Por encima de su predilección por la fabulación repentista, Barfeye es un músico dueño de una inteligencia anfibia y una urgencia que lo hace distinto en los tiempos pasteurizados que corren.
Detrás de Barfeye está Ramiro Hernández. Es un joven que hace discos con un frenesí rayano a la compulsión. También se trata del mismo flaco que asesora a sus inexpertos colegas en asuntos relacionados a lo editorial, al registro de autorías, cobros atrasados y otros menesteres de tiendas digitales. Además es el pibe que por la tarde está sentado en un parque mirando como un colega toca la guitarra y cinco horas después sube al escenario golpeándose la cabeza con micrófono mientras canta con Coki.
Ramiro Hernández es todos esos seres en un día cualquiera. De la misma forma, puede esfumarse de Rosario para aparecer en otra ciudad, bosquejando un tema inspirado en las miradas anónimas de San Telmo. Sus discos se anuncian y aparecen con la misma magia silenciosa: el próximo se publica en 15/3 y se llama Música para llorar.
Entre todo eso, Hernández disfruta de la peculiar construcción del imaginario de Barfeye. Entiende que detrás de la mística colorida hay un linaje compuesto por mil momentos; un entramado de vivencias que van cimentándose entre realidad, mito y distorsiones. A la larga, todo es material que sirve, al menos para boludear.
Hoy habla de música. Sus proyectos principales son Barfeye y Garlik, su sello independiente. En su universo musical hay un lugar considerable para La Poderosa, la banda que acompaña a Manu Piró, donde es guitarrista, pero también para divertimentos como Ojete. La lista podría seguir.
“El mundo no me debe nada. No pretendo eso”, tira desde el vamos. “La gente tiene ganas de reírse”. Y Hernández hace exactamente eso, casi todo el tiempo. Habla rápido, con una claridad quirúrgica que va poniendo el lenguaje (y el diálogo) en valor. No tiene latiguillos. Los modismos propios de su generación brillan por su ausencia, al igual que las frases hechas.
De entrada puede parecer un retrato demasiado serio. Sin embargo, Hernández deconstruye todo con espontaneidad. Se ríe muchísimo, especialmente cuando indaga en los recovecos de una actividad que roza lo absurdo. “Si no te reís estás al horno”, declara para inmediatamente reformular: “en realidad, ya estás al horno cuando de chiquito le pedís una guitarra a tu mamá. No elegiste ser odontólogo, productor o político, sos cantante. Ahí ya estás jugadísimo. Es probable que a partir de allí todas las noticias en tu vida sean malas. Pero tenés un comodín que no tiene nadie más en el mundo: la capacidad de conmover al otro”.

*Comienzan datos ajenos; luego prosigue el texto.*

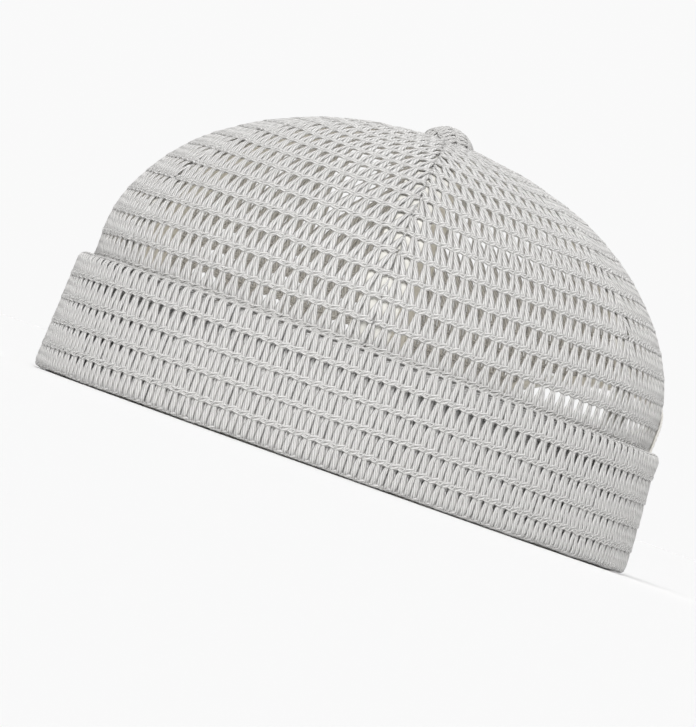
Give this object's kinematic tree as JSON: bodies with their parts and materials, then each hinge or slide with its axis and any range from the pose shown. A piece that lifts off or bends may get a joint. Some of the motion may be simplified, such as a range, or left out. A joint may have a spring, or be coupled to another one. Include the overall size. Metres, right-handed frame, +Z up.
{
  "type": "skull cap",
  "caption": "Brimless skull cap of open knitted mesh with a gored crown, covered button, turned-up cuff, sweatband and a back arch closed by a webbing strap.",
  "frame": {"origin": "centre of the bounding box in plan, at the plane that the rim stands on", "axes": "+Z up from the rim to the button, -Y to the front of the cap, +Y to the strap at the back, +X to the wearer's left"},
  "size_m": [0.1818, 0.2086, 0.1179],
  "materials": {
    "knit_mesh": "light warm grey open knitted mesh of slightly shiny plied yarn",
    "cotton_tape": "cream cotton tape",
    "sweatband_cloth": "beige brushed cotton, sewn with brown thread",
    "webbing": "black ribbed webbing",
    "slider_plastic": "satin near-black moulded plastic"
  },
  "bodies": {
    "root": {"crown_panel_1": "knit_mesh", "crown_panel_2": "knit_mesh", "crown_panel_3": "knit_mesh", "crown_panel_4": "knit_mesh", "crown_panel_5": "knit_mesh", "crown_panel_6": "knit_mesh", "seam_tape_1": "cotton_tape", "seam_tape_2": "cotton_tape", "seam_tape_3": "cotton_tape", "seam_tape_4": "cotton_tape", "seam_tape_5": "cotton_tape", "seam_tape_6": "cotton_tape", "button": "knit_mesh", "cuff": "knit_mesh", "sweatband": "sweatband_cloth", "arch_binding": "cotton_tape", "strap_fixed": "webbing", "strap_running": "webbing", "slider": "slider_plastic"}
  },
  "joints": []
}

Utilizando el humor desacraliza casi todo lo referido a su oficio. Si para el señor Miyagi la primera lección era ‘Pulir/encerar’ para Rama la cosa va de ‘Desacralizar/desdramatizar’. Con los pies sobre la tierra entiende que hay prioridades que, en ocasiones, escapan de la realidad de muchos personajes que pululan haciendo la parodia del artista.

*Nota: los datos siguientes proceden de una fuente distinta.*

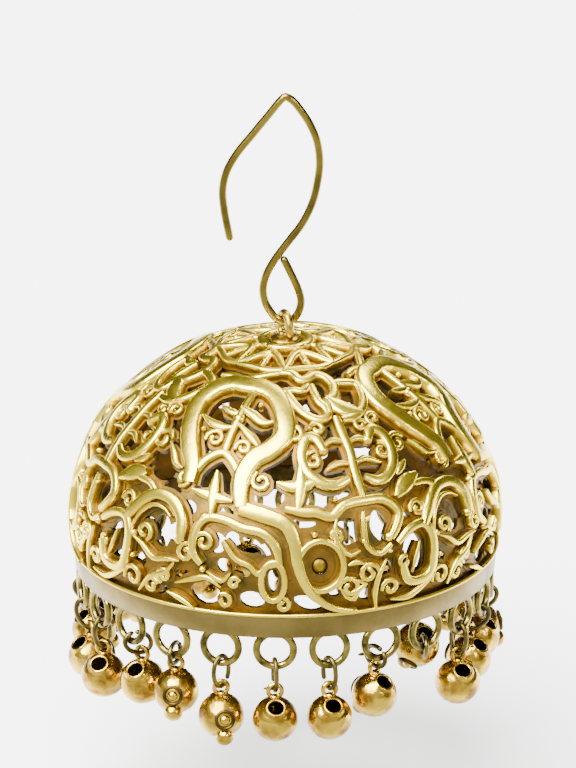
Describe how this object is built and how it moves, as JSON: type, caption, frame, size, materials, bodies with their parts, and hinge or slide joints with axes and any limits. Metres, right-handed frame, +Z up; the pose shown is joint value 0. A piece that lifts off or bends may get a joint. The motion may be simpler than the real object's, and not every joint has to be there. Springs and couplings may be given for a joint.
{
  "type": "jhumka earring",
  "caption": "Bell-shaped jhumka earring: pierced scrollwork dome on an open ear hook, with a fringe of hollow ball beads on jump rings round the rim.",
  "frame": {"origin": "centre of the wire at the top of the ear hook's bow, where the earring hangs from the ear", "axes": "+Z up, with the dome hanging below along -Z; X lies in the plane of the ear hook, whose open end is at -X; -Y is the front"},
  "size_m": [0.036, 0.037, 0.0493],
  "materials": {
    "hook_wire": "drawn wire, olive gold, soft gloss",
    "crown_gold": "polished, amber gold plate",
    "pale_gold": "cast, pale yellow gold plate, tumbled to a satin gloss",
    "ring_wire": "thin wire, darkened brass",
    "bead_gold": "thin sheet balls, orange gold plate, polished"
  },
  "bodies": {
    "hook": {"ear_hook": "hook_wire"},
    "drop": {"crown_ring": "crown_gold", "dome": "pale_gold", "jump_ring_01": "ring_wire", "jump_ring_02": "ring_wire", "jump_ring_03": "ring_wire", "jump_ring_04": "ring_wire", "jump_ring_05": "ring_wire", "jump_ring_06": "ring_wire", "jump_ring_07": "ring_wire", "jump_ring_08": "ring_wire", "jump_ring_09": "ring_wire", "jump_ring_10": "ring_wire", "jump_ring_11": "ring_wire", "jump_ring_12": "ring_wire", "jump_ring_13": "ring_wire", "jump_ring_14": "ring_wire", "jump_ring_15": "ring_wire", "jump_ring_16": "ring_wire", "jump_ring_17": "ring_wire", "jump_ring_18": "ring_wire", "jump_ring_19": "ring_wire", "jump_ring_20": "ring_wire", "jump_ring_21": "ring_wire", "jump_ring_22": "ring_wire", "jump_ring_23": "ring_wire", "jump_ring_24": "ring_wire", "bead_01": "bead_gold", "bead_02": "bead_gold", "bead_03": "bead_gold", "bead_04": "bead_gold", "bead_05": "bead_gold", "bead_06": "bead_gold", "bead_07": "bead_gold", "bead_08": "bead_gold", "bead_09": "bead_gold", "bead_10": "bead_gold", "bead_11": "bead_gold", "bead_12": "bead_gold", "bead_13": "bead_gold", "bead_14": "bead_gold", "bead_15": "bead_gold", "bead_16": "bead_gold", "bead_17": "bead_gold", "bead_18": "bead_gold", "bead_19": "bead_gold", "bead_20": "bead_gold", "bead_21": "bead_gold", "bead_22": "bead_gold", "bead_23": "bead_gold", "bead_24": "bead_gold"}
  },
  "joints": [
    {"name": "drop_swing", "type": "hinge", "parent": "hook", "child": "drop", "pos_m": [0, 0, -0.0192], "axis": [1, 0, 0], "range_deg": [-75, 75]}
  ]
}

“Se me cae la cara de vergüenza si te tengo que decir que los músicos somos unos trabajadores explotados, que Spotify no nos paga lo correcto y que la Muni no paga en término”, señala, sonriendo. “Es cierto, no cobramos lo que tenemos que cobrar. Ahora, ¿viste cuánto cobra un docente? ¿Cuánto cobra un enfermero? Quiero saber cómo te da la cara para hacerle frente a Spotify sabiendo lo que cobra un albañil”.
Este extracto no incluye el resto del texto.